Error messages returned by the API include a numerical error code that classifies errors by type. For more information, see the Error Message Reference.

Strategies for retrying after errors occur

Depending on the specific error you get from the API your retry strategy should be different.

First, always use a single thread for requests and keep your requests to just the information you need to complete the action.

If you get a timeout error, modify your request to target only the data that you need. Wait a minute or so, then retry.

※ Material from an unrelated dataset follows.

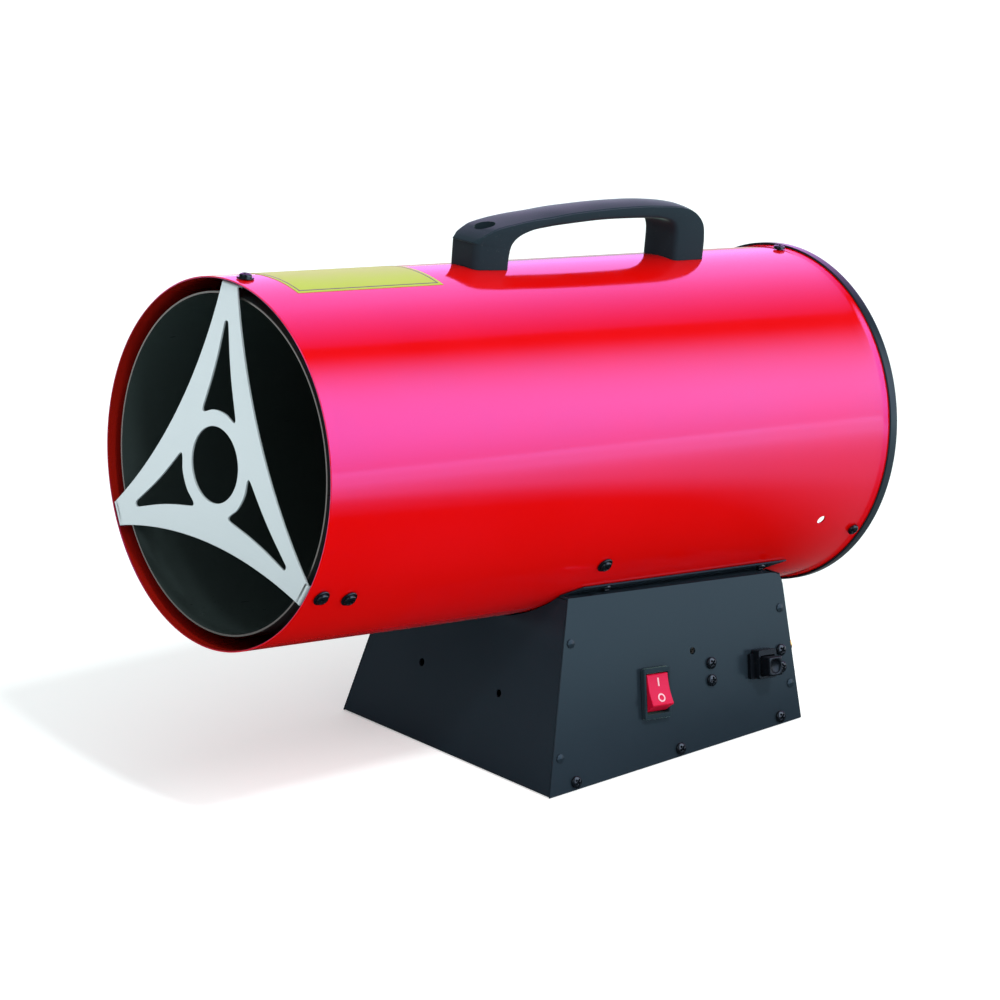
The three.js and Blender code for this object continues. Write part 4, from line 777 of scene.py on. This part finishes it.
def rearGuardPiece():
    guard = {"lip": 106.1, "skirt": 103.5, "wall": 1.1, "front": 219.7, "back": 221.0, "rows": 5, "sectors": 6,
             "first": 39, "pitch": 12.6, "slot": 7.6, "web": 7}
    lip, skirt, front, back = guard["lip"], guard["skirt"], guard["front"], guard["back"]
    bore = skirt - guard["wall"]
    rows = [[lip, 214.6], [lip + 0.5, 214.4], [lip + 1.2, 214.7]]
    rows += arc(1.4, 0, np.pi / 2, 6, lip - 0.2, back - 1.4).tolist()
    rows += [[104.2, back], [bore - 0.6, back - 0.3], [bore, back - 1.4], [bore, 204.2], [skirt, 204.2],
             [skirt, front], [lip, front]]
    rim = turnedOnBarrel(rows, 240)
    loops = [circle(0, 0, skirt - 0.5, 180)]
    for row in range(guard["rows"]):
        inner = guard["first"] + row * guard["pitch"]
        gap = math.pi / guard["sectors"] - guard["web"] / 2 / inner
        for sector in range(guard["sectors"]):
            middle = sector * 2 * math.pi / guard["sectors"]
            loops.append(slotLoop(inner, inner + guard["slot"], middle - gap, middle + gap, 14 + 4 * row))
    flat = onBarrel @ Matrix.Translation((0, front + 0.05, 0)) @ Matrix.Rotation(math.pi / 2, 4, "X")
    face = place(sheet(loops, -1.15, 0), flat)
    swell = [[29, 220.7], [30, 221.25], [31.5, 221.45], [33, 221.25], [34, 220.7], [31.5, 220.5]]
    newPiece("inletGuard", gather(rim, face, turnedOnBarrel(swell, 96)), "blackPaint",
             replaces=("rear_guard",), edge=0.2)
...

For any transient errors, immediate retry is probably the best solution.

Limitations

  • The API provides access to some of the more common meta data that was originally attached to the content, but not all meta data.
  • For content available only in HTML, the API does not breakdown such results into more discreet fields.
  • Sorting the results from the SSD API is currently handled automatically. Since most content is date-driven, results are sorted by date in descending order with the most recent item being first. In cases where the date has not been assigned to the content, the results are sorted alphabetically. For more information, please consult the API reference.
  • Some HTML content will be very large. While the API provides a means to page through the number of responses to a request, it does not provide a way to page through specific fields of a single content item that was returned. Developers may wish to parse, or otherwise limit, the HTML chunks that are returned.
  • Data prior to 2009 is not available via the API.
  • Only a select portion of content is currently available through the API. More content types will gradually be added over time.